My Zona Alfa: Kontraband campaign with my son continues. For context, he’s ten years old and has played wargames since he was 5 or so.
This proved to be an interesting experiment in scenario design. As I play Kontraband/Zona Alfa with my son, I find the game can swing pretty wildly in spawning enemies. Each time you interact with a Point of Interest (POI), you draw a POI card. This comes from a large deck where about a third of the cards are encounters with enemies. On some level, I really like this. You never know what you’re going to get and each map should contain 9 POIs, so you’re likely to encounter monsters. On the other hand, the deck could stack against or for you, creating wildly different scenarios.

To try and solve this, I’ve built more triggers into my scenarios that will always spawn monsters. Or, at least I intended to do that.
This scenario revolved around an abandoned, intact village. Reports have it that it’s full of undead and there’s the sound of static in the air, so piercing that it makes it hard to focus. For gameplay, there’s a single anomaly that is causing the sound, giving players -2 to ranged attacks. It’s hard to focus long enough to line up the shot. So why are we here? Well, the lead scientist whose work we’re pursuing used to live here, so we’re going to search for his house, then ransack it for notes.

Each time you enter a house you roll 1D6. On 1-3, 1D6 zombies are inside the house. On 4-5, you draw a POI card. On 6, you found the right house and can discover the hidden notes. As I said earlier, I’ve built more triggers into my missions to enable monsters to spawn. With four houses, I assumed we would see two sets of zombies. I was very wrong.

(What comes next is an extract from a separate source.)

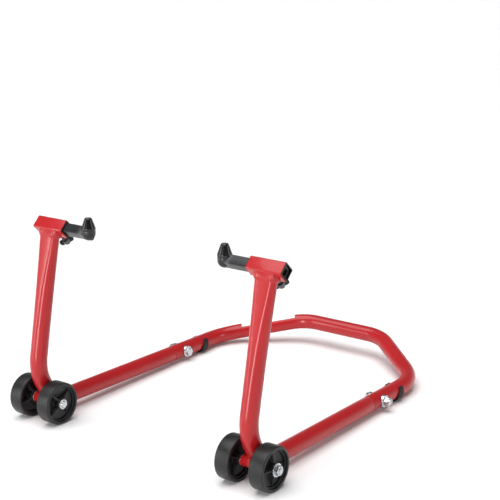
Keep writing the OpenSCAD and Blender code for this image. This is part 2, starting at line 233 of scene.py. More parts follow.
M_RED = mat_red()
M_WHEEL = mat_wheel()
# black_coated_steel and black_plastic carry the painted edge highlight; black_gloss and black_rubber do not
M_BAR = mat_dark("black_coated_steel", (0.009, 0.009, 0.010), (0.015, 0.015, 0.017), 0.26, 0.38, 700, 0.16, 0.0002, 0.25, (0.52, 0.60))
M_GLOSS = mat_dark("black_gloss", (0.004, 0.004, 0.005), (0.007, 0.007, 0.008), 0.12, 0.20, 500, 0.05, 0.0001, 0.5)
M_PLA = mat_dark("black_plastic", (0.007, 0.007, 0.008), (0.012, 0.012, 0.013), 0.34, 0.46, 1700, 0.3, 0.00015, 0.0, (0.53, 0.62))
M_RUB = mat_dark("black_rubber", (0.010, 0.0105, 0.011), (0.017, 0.0175, 0.018), 0.50, 0.66, 1300, 0.35, 0.0002)
# zinc_plate carries the painted crease shade
M_ZINC = mat_metal("zinc_plate", (0.52, 0.53, 0.55), (0.66, 0.67, 0.69), 0.20, 0.34, edge=(0.30, 0.31, 0.33))
M_BUSH = mat_metal("steel_bush", (0.50, 0.50, 0.51), (0.62, 0.62, 0.63), 0.25, 0.42, (0.15, 3, 3), 900)
M_SCREW = mat_metal("dark_screw", (0.10, 0.10, 0.105), (0.17, 0.17, 0.175), 0.30, 0.45)


def mat_label():
    m, nt, b = new_mat("label_film")
    v = obj_coords(nt)
    base = ramp(nt, noise(nt, v, 60, 4), [(0.3, (0.80, 0.80, 0.79)), (0.7, (0.87, 0.87, 0.865))])
    nt.links.new(base, b.inputs["Base Color"])
    nt.links.new(to_range(nt, noise(nt, v, 300, 3), 0.34, 0.46), b.inputs["Roughness"])
    bump(nt, b, [(noise(nt, v, 180, 3), 0.08, 0.0003)])
    return m


M_LABEL = mat_label()


# ------------------------------------------------------------------ mesh helpers
def rings_faces(nr, n, closed_u=False, base=0):
    f = []
    for i in range(nr if closed_u else nr - 1):
        a, b = base + i * n, base + ((i + 1) % nr) * n
        for k in range(n):
            k2 = (k + 1) % n
            f.append((a + k, b + k, b + k2, a + k2))
    return f


class Build:
    """collects closed shells in mm, in the stand's own frame"""

    def __init__(self):
        self.v, self.f, self.m = [], [], []

    def add(self, verts, faces, mat=0):
        o = len(self.v)
        self.v += [tuple(map(float, p)) for p in verts]
        self.f += [tuple(i + o for i in f) for f in faces]
        self.m += [mat] * len(faces)

    def loft(self, rings, caps=True, closed_u=False, mat=0):
        rings = [np.asarray(r, float) for r in rings]
        n = len(rings[0])
        v = np.vstack(rings)
        f = rings_faces(len(rings), n, closed_u)
        if caps and not closed_u:
            f.append(tuple(range(n)))
            f.append(tuple((len(rings) - 1) * n + k for k in reversed(range(n))))
        self.add(v, f, mat)

    def obj(self, name, mats, body, slot, replaces=(), side=1, sharp=32, shift=True):
        s = np.array([side, 1.0, 1.0])
        v = np.array(self.v, float) * s
        if shift:
            v = v + np.array([0, AY, 0])
        v *= MM
        me = bpy.data.meshes.new(name)
        me.from_pydata([tuple(p) for p in v], [], self.f)
        for mt in (mats if isinstance(mats, (list, tuple)) else [mats]):
            me.materials.append(mt)
        me.polygons.foreach_set("material_index", self.m)
        me.update()
        bm = bmesh.new()
        bm.from_mesh(me)
        bmesh.ops.remove_doubles(bm, verts=bm.verts, dist=1e-7)
        bmesh.ops.dissolve_degenerate(bm, edges=bm.edges, dist=1e-7)
        bmesh.ops.recalc_face_normals(bm, faces=bm.faces)
        for fc in bm.faces:
            fc.smooth = True
        lim = R(sharp)
        for e in bm.edges:
            e.smooth = len(e.link_faces) == 2 and e.calc_face_angle(0) < lim
        bm.to_mesh(me)
        bm.free()
        o = bpy.data.objects.new(name, me)
        bpy.context.scene.collection.objects.link(o)
        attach(o, body)
        if replaces:
            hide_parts(*replaces)
        return o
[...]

The match started simple enough. We split the field and my son took one set of two houses while I took the other. We arrived at the houses with minimal incident. In both cases, we rolled a 4 or 5, drawing a POI card rather than spawning zombies. Those cards further spawned a handful of enemies we quickly dispatched. I landed a wounded man but was able to heal him back up.

It was in our approach to the second set of houses that things went very wrong. We rolled a zone event spawning a BAM Alpha Predator. A big scary monster, ready to stomp our faces in. We hunkered down, prepared, and… my son’s sniper one-shot it. Fair enough: sniper earned his keep!

Next, we approached the second set of homes and managed to escape spawning further enemies. If you’re following, we’ve now fought mutants, rats, a giant mutant, and zero zombies. My son remarked how smoothly everything was going and how few enemies we’ve seen.

At the end of every turn, you roll for a “Zone Event.” That’s what spawned the BAM Alpha Predator. That’s also what now spawned an entire group of enemy stalkers, landing right on my darn head. An intense, if brief, firefight ensued. We resolved it mostly unharmed, then my son found the right house. He searched it, but while searching it we spawned a set of ghouls, which nearly took out his sniper in an ambush. Oops.
We managed to limp off the board, two characters wounded but all objectives secured. My son learned a little lesson in not tempting fate. In total, we fought mutants, alpha mutants, rats, ghouls, and even stalkers—but no zombies. I’m a little disappointed, as I painted a veritable gaggle of them, but I’m actually quite glad to see the system organically craft a totally different story than the one I expected. It was random chance, I grant, but fun nonetheless.

It was also interesting to realize how important Zone Events are. These aren’t a throwaway concept—they’re vital to how the game works. The longer your game goes, the more things go wrong. In fact, you add the current turn to the dice roll and if you get a 10+, you trigger an event. This means by the time you hit turn 9 you’re seeing a new event every single turn. Things go considerably wrong. Between this and the need for Minimum Daily Requirements (MDR) in food, water, ammo, and batteries you actually end up very pressed for time in a totally organic way that emerges from the rules. You need to search the POIs to find your MDR, but you also need to complete the mission and get the hell out of dodge before things get totally out of hand.

I find myself more engaged with these simple systems than expected. They come together a little erratically, I think, yet I’ve had a few interesting games and a pretty cool mini-campaign to date thanks to that erraticism. I’ve continuously told myself recently that truth is in the play—ludoveritas. I’m seeing that here.
Now back to painting buildings. I need a city block ready for our next missions. I’m hyped to finally bring it all together. This has been weeks of work just to put together a rundown Soviet block and I greatly look forward to putting it on the board.